In 1970’s California, dancers were experimenting with various styles of “locking,” a funk-inspired dance with the arm and leg joints locked, and “popping,” or flexing the muscles to the beat, which became signature West Coast hip hop styles and are still practiced today. Locking and popping pioneers included Don Campbell, Mr. Wiggles, and Boogaloo Sam Solomon.

By the late seventies, New York hip hop style was dominated by the Rock Steady Crew, whose members are responsible for inventing several classic B-Boy moves. Rock Steady Crew’s 1981 battle with Dynamic Rockers at Lincoln center is considered by many to be the first exposure of real hip hop dance culture to the mainstream. In 1983 Rock Steady Crew appeared in the film Flashdance and 1985 saw the release of the (not especially accurate) dance movie Breakin’, but hip hop dance had begun to fade from the public imagination and wouldn’t make a comeback until the next decade.
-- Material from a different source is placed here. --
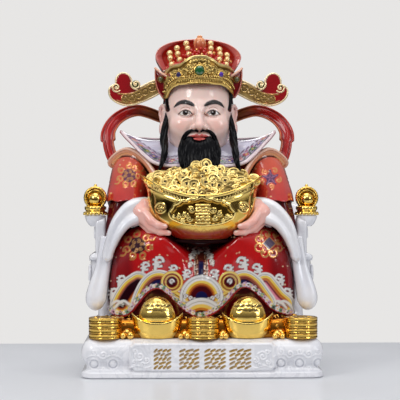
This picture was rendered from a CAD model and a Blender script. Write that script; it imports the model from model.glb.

From the 1990’s on, hip hop music and culture have evolved and reached an international audience. New dance styles have developed that involve more footwork and jumping, and fewer floor moves. New style hip hop dances incorporate East Coast and West Coast influences, and include early 1990’s fad dances – like the Roger Rabbit and the Running Man – as well as Krumping, Clowning, and other dance styles that are making a serious impact on hip hop.

Today dance studios around the world offer hip hop classes, though it is usually up to the instructor to decide which specific styles are taught.